* EXERCISE
Look below for the line containing "tail_axis = Axis((side"; from there through the line containing "obj.parent = empty", both lines included, please set down each line exactly and nothing else.

* Entries with model source code
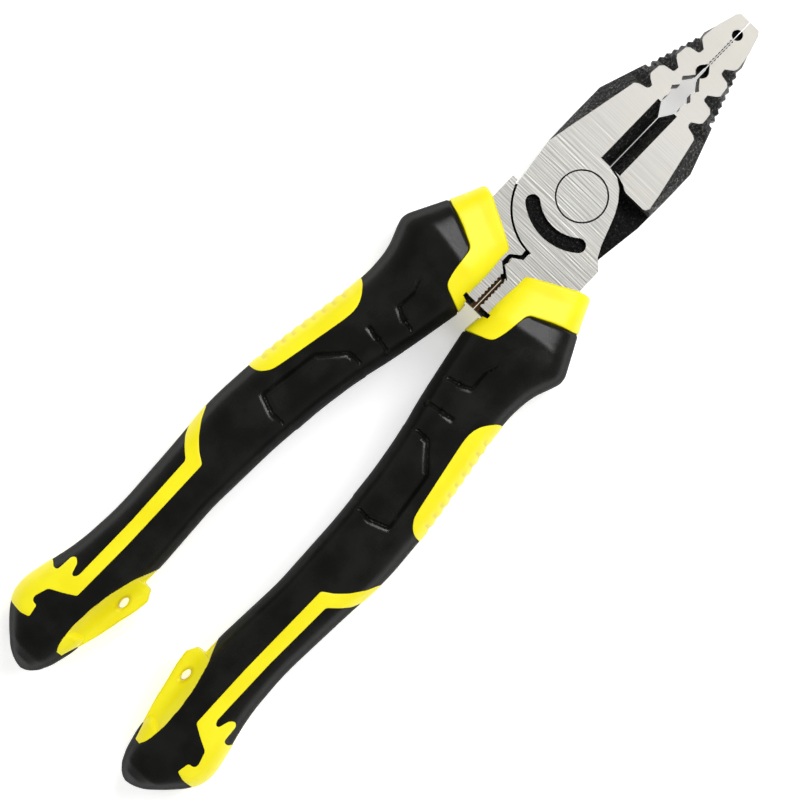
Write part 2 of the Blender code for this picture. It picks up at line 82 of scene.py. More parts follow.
class Paint:
    # a material, and the nodes that are added to it
    def __init__(self, name, **fixed):
        self.material = bpy.data.materials.new(name)
        self.material.use_nodes = True
        self.tree = self.material.node_tree
        self.shader = self.tree.nodes["Principled BSDF"]
        for socket, value in fixed.items():
            self.shader.inputs[socket.replace("_", " ")].default_value = value

    def add(self, kind, settings=None, inputs=None, out=0):
        node = self.tree.nodes.new("ShaderNode" + kind)
        for key, value in (settings or {}).items():
            setattr(node, key, value)
        for key, value in (inputs or {}).items():
            self.feed(node.inputs[key], value)
        return Wire(self, node.outputs[out])

    def feed(self, socket, value):
        if isinstance(value, Wire):
            self.tree.links.new(value.socket, socket)
        else:
            socket.default_value = value

    def math(self, operation, first, second=0.0):
        return self.add("Math", {"operation": operation}, {0: first, 1: second})

    def place(self, scale=(1, 1, 1)):
        # millimetres about the pivot, stretched by scale
        spot = self.add("TexCoord", out="Object")
        size = [1000 * s for s in scale]
        shift = [-p * s for p, s in zip(pivot, scale)]
        return self.add("Mapping", {}, {"Vector": spot, "Scale": size, "Location": shift})

    def split(self, vector):
        node = self.add("SeparateXYZ", {}, {0: vector}).socket.node
        return [Wire(self, socket) for socket in node.outputs]

    def noise(self, vector, scale, detail=3.0, rough=0.5):
        return self.add("TexNoise", {}, {"Vector": vector, "Scale": scale, "Detail": detail,
                                         "Roughness": rough})

    def step(self, value, start, end):
        # 0 at start, 1 at end and a smooth change between
        return self.add("MapRange", {"interpolation_type": "SMOOTHSTEP"},
                        {"Value": value, "From Min": start, "From Max": end})

    def span(self, value, low, high, start, end):
        return self.add("MapRange", {}, {"Value": value, "From Min": low, "From Max": high,
                                         "To Min": start, "To Max": end})

    def mix(self, first, second, mask):
        colours = [c if isinstance(c, Wire) else (*c, 1.0) for c in (first, second)]
        inputs = {0: mask, 6: colours[0], 7: colours[1]}
        return self.add("Mix", {"data_type": "RGBA"}, inputs, out=2)

    def attribute(self, name):
        return self.add("Attribute", {"attribute_name": name}, out="Fac")

    def facing(self):
        # 1 on level faces, 0 on upright ones
        return abs(self.split(self.add("NewGeometry", out="Normal"))[2])

    def finish(self, colour, roughness, height=None, depth=0.0, metallic=None, strength=1.0):
        # depth is the height's in millimetres
        self.feed(self.shader.inputs["Base Color"], colour)
        self.feed(self.shader.inputs["Roughness"], roughness)
        if metallic is not None:
            self.feed(self.shader.inputs["Metallic"], metallic)
        if height is not None:
            bump = self.add("Bump", {}, {"Strength": strength, "Distance": depth * 0.001,
                                         "Height": height})
            self.feed(self.shader.inputs["Normal"], bump)
        return self.material


groundSteel = {
    "level": (6.72, 6.86),             # the ground faces are above this height
    "facing": (0.86, 0.97),
    "wheel": (10.5, 14.0),             # a pass of the wheel about every 0.6 mm, and its drift
    "joint": (0.0, 14.0),              # finer work over these two spans of x
    "jaws": (14.0, 32.0),
    "nose": (22.0, 55.0),
    "calmGrind": 0.6,
    "grindShades": ((0.375, 0.37, 0.355), (0.55, 0.54, 0.515)),
    "warmShade": (0.50, 0.475, 0.43),
    # painted shade towards the nose over the nose span, which tones down the nose lamp's highlight
    # there
    "nosePaintedShade": (0.39, 0.375, 0.34),
    "grindRoughness": (0.49, 0.43),
    # the forged black, then the painted glints on it
    "forgedBlackAndPaintedGlint": ((0.004, 0.004, 0.004), (0.26, 0.245, 0.22)),
    "forgedRoughness": (0.55, 0.28),
    "recessFacing": (0.9, 0.98),
    # painted shadow on the level faces of the recesses below the ground faces
    "recessPaintedShadow": (0.003, 0.003, 0.003),
    "rustShades": ((0.05, 0.022, 0.010), (0.22, 0.10, 0.035)),
    "rustSides": (1.35, 1.0),          # the rust's box: half width, rear and front
    "rustRear": (-37.6, -37.2),
    "rustFront": (-26.6, -27.8),
    "metallic": (0.94, 0.02),          # on the ground faces, and added everywhere
    "depth": 1.1,
}


def groundSteelPaint():
    # bright ground faces with grinding lines across the tool, black forged skin below them; painted
    # glints on the forged skin, painted shadow in the recesses and painted shade towards the nose
    look, paint = groundSteel, Paint("groundSteel", Specular_IOR_Level=0.3)
    x, y, z = paint.split(paint.place())
    facing = paint.facing()
    ground = paint.step(abs(z), *look["level"]) * paint.step(facing, *look["facing"])
    wide = paint.noise(paint.place((1.0, 0.03, 1.0)), 0.7, 1.0)
    fine = paint.noise(paint.place((1.0, 0.02, 1.0)), 2.2, 2.0, 0.6)
    drift = paint.noise(paint.place((0.25, 0.02, 1.0)), 1.0, 1.0)
    rate, sway = look["wheel"]
    wheel = paint.math("SINE", x * rate + drift * sway) * 0.5 + 0.5
    grind = paint.span(wide * 0.25 + fine * 0.45 + wheel * 0.3, 0.30, 0.70, 0.0, 1.0)
    calm = paint.step(x, *look["joint"]) * 0.55 + paint.step(x, *look["jaws"]) * 0.25
    grind = grind * (1 - calm) + calm * look["calmGrind"]
    cloud = paint.noise(paint.place(), 0.16, 2.0)
    warm = paint.step(cloud, 0.45, 0.75) * 0.35 + calm * 0.35
    bright = paint.mix(paint.mix(*look["grindShades"], grind), look["warmShade"], warm)
    # painted shade: the ground faces darken towards the nose, against the nose lamp's highlight
    bright = paint.mix(bright, look["nosePaintedShade"], paint.step(x, *look["nose"]) * 0.7)
    scale = paint.noise(paint.place(), 1.7, 5.0, 0.68)
    pits = paint.add("TexVoronoi", {"feature": "F1"}, {"Vector": paint.place(), "Scale": 0.95},
                     out="Distance")
    recess = paint.step(facing, *look["recessFacing"]) * (1 - ground)
    # painted glints: bright specks on the forged black where the scale noise is high
    black = paint.mix(*look["forgedBlackAndPaintedGlint"], paint.step(scale, 0.53, 0.72))
    # painted shadow in the recesses
    black = paint.mix(black, look["recessPaintedShadow"], recess * 0.75)
    rust = (paint.step(abs(y), *look["rustSides"]) * paint.step(x, *look["rustRear"])
            * paint.step(x, *look["rustFront"]))
    black = paint.mix(black, paint.mix(*look["rustShades"], scale), rust * 0.9)
    dull = paint.span(scale, 0.3, 0.7, *look["forgedRoughness"]) + recess * 0.22
    shine = paint.span(grind, 0.0, 1.0, *look["grindRoughness"])
    height = ground * (1 - calm) * fine * 0.07 + (1 - ground) * (scale * 1.1 + pits * 0.9)
    onGround, everywhere = look["metallic"]
    return paint.finish(paint.mix(black, bright, ground), shine * ground + (1 - ground) * dull,
                        height, look["depth"], ground * onGround + everywhere, 0.9)


yellowPlastic = {
    "shades": ((0.85, 0.745, 0.005), (0.885, 0.80, 0.010)),
    # painted shade in the pad's rib notches and round the tab's hole, and how much of it
    "paintedShadeColour": (0.60, 0.44, 0.004),
    "paintedShadeShare": 0.55,
    "roughness": (0.36, 0.46),
    "depth": 0.03,
}


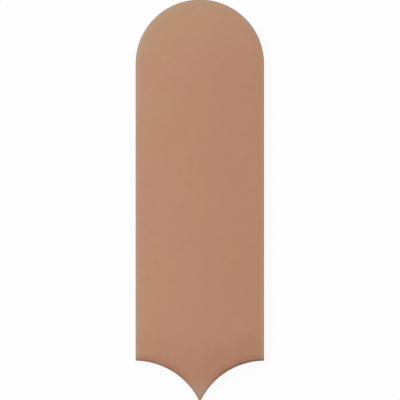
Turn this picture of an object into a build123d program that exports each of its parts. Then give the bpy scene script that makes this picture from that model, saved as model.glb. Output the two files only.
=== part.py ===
from build123d import *

import os
from math import asin, degrees, sqrt

# A fan-shaped wall tile, pressed, glazed and fired in one piece. The head is a half circle, the sides are
# straight, and the tail is a point between two hollow arcs, which the heads of the next course fit into.
# The face is flat in the middle and falls away softly to a rounded arris all the way round. Below the
# upright part of the edge the sides are set back, so that the tiles meet at their faces and leave room
# for adhesive behind. The back has sunk keying pockets between ribs.
#
# The tile lies on its back: X across its width, Y along its length towards the round head, Z up out of
# its face. The origin is the middle of the back. Lengths are in millimetres and angles in degrees.

# The whole tile
width = 80.0
length = 250.0
thickness = 9.0

# The outline seen from the front
head_radius = width / 2
tail_radius = 44.5
tail_centre_x = 40.5
tip_radius = 0.6
corner_radius = 0.6

# The section through the edge
cushion_width = 6.0
arris_radius = 1.0
edge_fall = 1.2
set_back = 0.8
set_back_height = 3.0

# The keying pattern on the back
rim_width = 7.0
rib_width = 3.0
pocket_columns = 4
pocket_rows = 8
pocket_depth = 1.0
pocket_draft = 20.0
pocket_corner_radius = 1.5
smallest_pocket = 60.0

# How far the cutting profiles reach past the tile, and how far round they are turned
clear = 4.0
head_turn = 180
tail_turn = 90
straight_up = 90

# Where the outline's arcs are struck from
head_y = length / 2 - head_radius
tail_centre_y = tip_radius - length / 2 - sqrt((tail_radius + tip_radius) ** 2 - tail_centre_x**2)
tail_arc_top = tail_centre_y + tail_radius

# The wide arc that leaves the flat face level and runs smoothly into the arris
cushion_run = cushion_width - arris_radius
cushion_radius = (cushion_run**2 + edge_fall**2 - arris_radius**2) / (edge_fall - arris_radius) / 2
cushion_angle = degrees(asin(cushion_run / (cushion_radius - arris_radius)))
edge_top = thickness - edge_fall


def height_on_tail_arc(x, inset=0.0):
    """How far along the tile the tail's arc is at x, for the outline or for one inside it."""
    return tail_centre_y + sqrt((tail_radius + inset) ** 2 - (tail_centre_x - x) ** 2)


def outline(inset=0.0):
    """The tile's outline as a face, or one that lies the same distance inside it all round."""
    side_x = width / 2 - inset
    arc_radius = tail_radius + inset
    corner_y = height_on_tail_arc(side_x, inset)
    tip_y = height_on_tail_arc(0, inset)
    with BuildSketch() as face:
        with BuildLine():
            CenterArc((0, head_y), side_x, 0, head_turn)
            Line((-side_x, head_y), (-side_x, corner_y))
            RadiusArc((-side_x, corner_y), (0, tip_y), arc_radius)
            RadiusArc((0, tip_y), (side_x, corner_y), arc_radius)
            Line((side_x, corner_y), (side_x, head_y))
        make_face()
    return face.sketch


def edge_section(origin, outward):
    """What the edge loses, drawn at a point of the outline: X runs out of the tile and Y is up."""
    along = Vector(outward).cross(Vector(0, 0, 1))
    above = thickness + clear
    with BuildSketch(Plane(origin=origin, x_dir=outward, z_dir=along)) as cut:
        with BuildLine():
            cushion_centre = (-cushion_width, thickness - cushion_radius)
            cushion = CenterArc(cushion_centre, cushion_radius, straight_up, -cushion_angle)
            arris_start = straight_up - cushion_angle
            arris = CenterArc((-arris_radius, edge_top), arris_radius, arris_start, -arris_start)
            Polyline(arris @ 1, (clear, edge_top), (clear, above), (-cushion_width, above), cushion @ 0)
        make_face()
        with BuildLine():
            Polyline(
                (-set_back, 0),
                (0, set_back_height),
                (clear, set_back_height),
                (clear, -clear),
                (-set_back, -clear),
                close=True,
            )
        make_face()
    return cut.sketch


with BuildSketch() as front:
    add(outline())
    tip, *corners = front.vertices().sort_by(Axis.Y)[:3]
    fillet(tip, tip_radius)
    fillet(corners, corner_radius)

# The pockets fill a smaller copy of the outline. A rib runs down the axis, and cross ribs lie on the lines
# where the head and the tail begin, with one more across the head.
with BuildSketch() as pockets:
    add(outline(rim_width))
    field_width = width - 2 * rim_width
    field_foot = height_on_tail_arc(field_width / 2, rim_width)
    column_pitch = (field_width + rib_width) / pocket_columns
    row_pitch = (head_y - field_foot) / pocket_rows
    with GridLocations(column_pitch, 0, pocket_columns - 1, 1):
        Rectangle(rib_width, length, mode=Mode.SUBTRACT)
    with Locations([(0, field_foot + row * row_pitch) for row in range(pocket_rows + 2)]):
        Rectangle(width, rib_width, mode=Mode.SUBTRACT)
    slivers = pockets.faces().filter_by(lambda pocket: pocket.area < smallest_pocket)
    add(slivers, mode=Mode.SUBTRACT)
    fillet(pockets.vertices(), pocket_corner_radius)

with BuildPart() as tile:
    add(front.sketch)
    extrude(amount=thickness)
    # The edge section is turned round the head, run down both sides and turned along both tail arcs.
    head_axis = Axis((0, head_y, 0), (0, 0, 1))
    revolve(edge_section((head_radius, head_y, 0), (1, 0, 0)), head_axis, head_turn, mode=Mode.SUBTRACT)
    side_length = head_y - tail_arc_top + clear
    for side in (1, -1):
        side_section = edge_section((side * width / 2, head_y, 0), (side, 0, 0))
        extrude(side_section, amount=side_length, dir=(0, -1, 0), mode=Mode.SUBTRACT)
    for side in (1, -1):
        tail_section = edge_section((side * tail_centre_x, tail_arc_top, 0), (0, -1, 0))
        tail_axis = Axis((side * tail_centre_x, tail_centre_y, 0), (0, 0, side))
        revolve(tail_section, tail_axis, tail_turn, mode=Mode.SUBTRACT)
    extrude(pockets.sketch, amount=pocket_depth, taper=pocket_draft, mode=Mode.SUBTRACT)

tile.part.label = "tile"
os.makedirs("parts", exist_ok=True)
export_step(tile.part, "parts/tile.step")
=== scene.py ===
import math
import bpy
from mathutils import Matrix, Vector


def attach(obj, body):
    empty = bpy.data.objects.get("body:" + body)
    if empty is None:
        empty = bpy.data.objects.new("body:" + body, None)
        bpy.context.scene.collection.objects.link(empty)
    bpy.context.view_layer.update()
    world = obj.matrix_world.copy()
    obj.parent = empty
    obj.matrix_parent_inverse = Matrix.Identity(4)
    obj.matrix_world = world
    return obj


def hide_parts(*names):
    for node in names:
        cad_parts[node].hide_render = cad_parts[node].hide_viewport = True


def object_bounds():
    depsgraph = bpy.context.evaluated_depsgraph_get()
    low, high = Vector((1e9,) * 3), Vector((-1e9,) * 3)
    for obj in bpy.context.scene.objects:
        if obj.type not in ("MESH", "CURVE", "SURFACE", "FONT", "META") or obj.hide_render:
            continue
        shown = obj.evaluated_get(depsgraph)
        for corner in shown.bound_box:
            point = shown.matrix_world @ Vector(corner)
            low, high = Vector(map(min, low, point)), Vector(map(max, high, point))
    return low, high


bl_info = {
    "name": "Fan-shaped ceramic tile",
    "version": (1, 0, 0),
    "blender": (4, 5, 0),
    "location": "View3D > Sidebar > Tile",
    "description": "Models a glazed fan-shaped wall tile, its fired surface and a plain studio round it",
    "category": "Add Mesh",
}

import bmesh
import bpy
from mathutils import Vector

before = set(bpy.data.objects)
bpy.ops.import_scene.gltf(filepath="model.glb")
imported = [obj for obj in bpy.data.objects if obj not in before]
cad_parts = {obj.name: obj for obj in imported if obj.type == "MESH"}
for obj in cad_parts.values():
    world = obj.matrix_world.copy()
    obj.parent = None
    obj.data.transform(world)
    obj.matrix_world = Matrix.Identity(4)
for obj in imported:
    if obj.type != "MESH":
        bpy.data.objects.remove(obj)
bpy.context.view_layer.update()
cad_low, cad_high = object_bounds()

# The tile lies on its back: X across it, Y along it towards the round head, Z up out of its face.
# Lengths are in metres, and the origin is the middle of the back.
MM = 0.001
TOUCHING = 0.001 * MM

# Steps along one half of the outline, from the crown of the head down to the tip of the tail
HEAD_STEPS = 64
SIDE_STEPS = 148
CORNER_STEPS = 4
TAIL_STEPS = 52
TIP_STEPS = 4

# Steps up the side, through the edge, and through the lip and the foot of a keying pocket
SIDE_LEVELS = 4
ARRIS_STEPS = 6
CUSHION_STEPS = 8
POCKET_STEPS = 4

# Edges that turn by more than this stay sharp.
SHARP_ANGLE = math.radians(40)

# Which of the numbered patterns of the broad noise the patches of the glaze follow
PATCH_PATTERN = 20.5

# Specks: the pitch of their uneven outline and their full core, as shares of their radius, and the levels
# of chance at which a speck starts to show and shows fully
SPECK_WAVE = 1.5
SPECK_CORE = 0.3
SPECK_CHANCE = (0.4, 0.9)

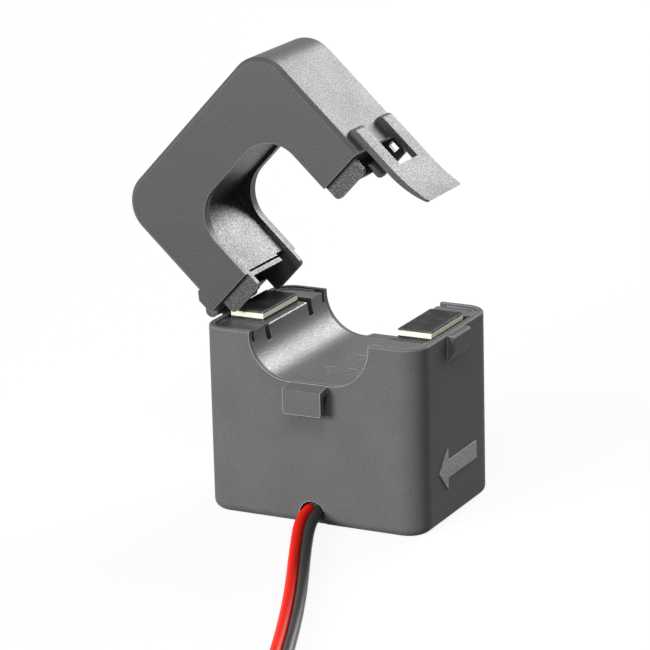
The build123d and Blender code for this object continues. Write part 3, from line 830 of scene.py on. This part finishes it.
# %% Sweep: its paper
PAPER_WHITE = (0.88, 0.88, 0.88)
BOUNCE_GREY = (0.16, 0.16, 0.16)
GLOW_SHARE = 0.90


def seen_rays(tree):
    """1 for rays that show the background: from the camera, mirrored or passed through."""
    rays = tree.nodes.new("ShaderNodeLightPath").outputs
    mirrored = sums(tree, "MAXIMUM", rays["Is Glossy Ray"], rays["Is Transmission Ray"])
    return sums(tree, "MAXIMUM", rays["Is Camera Ray"], mirrored)


def sweep_material():
    material = bpy.data.materials.new("white_sweep")
    material.use_nodes = True
    tree = material.node_tree
    tree.nodes.clear()
    out = tree.nodes.new("ShaderNodeOutputMaterial")
    paper = tree.nodes.new("ShaderNodeBsdfDiffuse")
    glow = tree.nodes.new("ShaderNodeEmission")
    glow.inputs["Color"].default_value = (1.0, 1.0, 1.0, 1.0)
    glow.inputs["Strength"].default_value = 1.0
    seen = seen_rays(tree)
    colours = blended(tree, seen, BOUNCE_GREY, PAPER_WHITE)
    tree.links.new(colours, paper.inputs["Color"])
    mix = tree.nodes.new("ShaderNodeMixShader")
    tree.links.new(sums(tree, "MULTIPLY", seen, GLOW_SHARE), mix.inputs[0])
    tree.links.new(paper.outputs[0], mix.inputs[1])
    tree.links.new(glow.outputs[0], mix.inputs[2])
    tree.links.new(mix.outputs[0], out.inputs["Surface"])
    return material


# %% [markdown]
# The sweep starts as one edge in front of the object. It's drawn back along the floor,
# spun up through a quarter turn and drawn up into a wall, so that no corner shows. It is
# part of the stage and not of the model.

# %% Sweep: its shape
HALF_WIDTH = 1.6
NEAR_Y = -1.8
TURN_Y = 1.1
TURN_R = 0.5
TURN_STEPS = 16
WALL_HEIGHT = 1.5
JOIN_WITHIN = 0.0001


def sweep_mesh():
    """A flat floor whose far edge is spun up through a quarter turn into a wall."""
    bm = bmesh.new()
    near = [bm.verts.new((x, NEAR_Y, 0.0)) for x in (-HALF_WIDTH, HALF_WIDTH)]
    floor = bmesh.ops.extrude_edge_only(bm, edges=[bm.edges.new(near)])["geom"]
    far = of_kind(floor, bmesh.types.BMVert)
    bmesh.ops.translate(bm, verts=far, vec=(0, TURN_Y - NEAR_Y, 0))
    far_edge = of_kind(floor, bmesh.types.BMEdge)
    centre = (0, TURN_Y, TURN_R)
    bent = bmesh.ops.spin(
        bm, geom=far_edge, cent=centre, axis=(1, 0, 0), angle=math.pi / 2, steps=TURN_STEPS)
    top = of_kind(bent["geom_last"], bmesh.types.BMEdge)
    wall = bmesh.ops.extrude_edge_only(bm, edges=top)["geom"]
    raised = of_kind(wall, bmesh.types.BMVert)
    bmesh.ops.translate(bm, verts=raised, vec=(0, 0, WALL_HEIGHT))
    bmesh.ops.remove_doubles(bm, verts=bm.verts[:], dist=JOIN_WITHIN)
    bmesh.ops.recalc_face_normals(bm, faces=bm.faces[:])
    return bm


sweep = mesh_object("white_sweep", sweep_mesh())
give(sweep, sweep_material())

# %% [markdown]
# Three soft boxes make the photograph's greys. A broad one stands high behind the object,
# where the open half's outer face and the trough mirror it, so that they are the
# brightest parts. One at the front left lights the front wall more than the right one.
# A small one above the front lifts the tops.

# %% Lights
AIM = (0.0, 0.0, 0.035)


def soft_box(name, place, width, height, power):
    lamp = bpy.data.lights.new(name, "AREA")
    lamp.shape = "RECTANGLE"
    lamp.size = width
    lamp.size_y = height
    lamp.energy = power
    box = bpy.data.objects.new(name, lamp)
    box.location = place
    box.rotation_mode = "QUATERNION"
    box.rotation_quaternion = (Vector(AIM) - Vector(place)).to_track_quat("-Z", "Y")
    box.visible_camera = False
    bpy.context.scene.collection.objects.link(box)
    print(name, "watts", power)


soft_box("back_sheen", (0.21, 0.91, 0.50), width=0.55, height=0.45, power=10.8)
soft_box("front_fill", (-0.32, -0.90, 0.30), width=0.40, height=0.35, power=12.0)
soft_box("top_front", (0.16, -0.55, 0.75), width=0.3, height=0.3, power=3.4)

# %% [markdown]
# A plain bright world would flatten the object's greys, and a dark one would show in its
# reflections. So the world lights the object as a dim even grey, and only the camera and
# the reflections see it as white.

# %% World
WORLD_DIM = 0.15
WORLD_SEEN = 1.0


def even_light(tree, strength):
    node = tree.nodes.new("ShaderNodeBackground")
    node.inputs["Color"].default_value = (1.0, 1.0, 1.0, 1.0)
    node.inputs["Strength"].default_value = strength
    return node.outputs[0]


def make_world():
    world = bpy.data.worlds.new("studio")
    bpy.context.scene.world = world
    world.use_nodes = True
    tree = world.node_tree
    tree.nodes.clear()
    out = tree.nodes.new("ShaderNodeOutputWorld")
    mix = tree.nodes.new("ShaderNodeMixShader")
    tree.links.new(seen_rays(tree), mix.inputs[0])
    tree.links.new(even_light(tree, WORLD_DIM), mix.inputs[1])
    tree.links.new(even_light(tree, WORLD_SEEN), mix.inputs[2])
    tree.links.new(mix.outputs[0], out.inputs["Surface"])
    print("world", WORLD_DIM, "for light,", WORLD_SEEN, "where it is seen")


make_world()
bpy.context.scene.view_settings.view_transform = "Standard"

* FINISHED ANSWER
        tail_axis = Axis((side * tail_centre_x, tail_centre_y, 0), (0, 0, side))
        revolve(tail_section, tail_axis, tail_turn, mode=Mode.SUBTRACT)
    extrude(pockets.sketch, amount=pocket_depth, taper=pocket_draft, mode=Mode.SUBTRACT)

tile.part.label = "tile"
os.makedirs("parts", exist_ok=True)
export_step(tile.part, "parts/tile.step")
=== scene.py ===
import math
import bpy
from mathutils import Matrix, Vector


def attach(obj, body):
    empty = bpy.data.objects.get("body:" + body)
    if empty is None:
        empty = bpy.data.objects.new("body:" + body, None)
        bpy.context.scene.collection.objects.link(empty)
    bpy.context.view_layer.update()
    world = obj.matrix_world.copy()
    obj.parent = empty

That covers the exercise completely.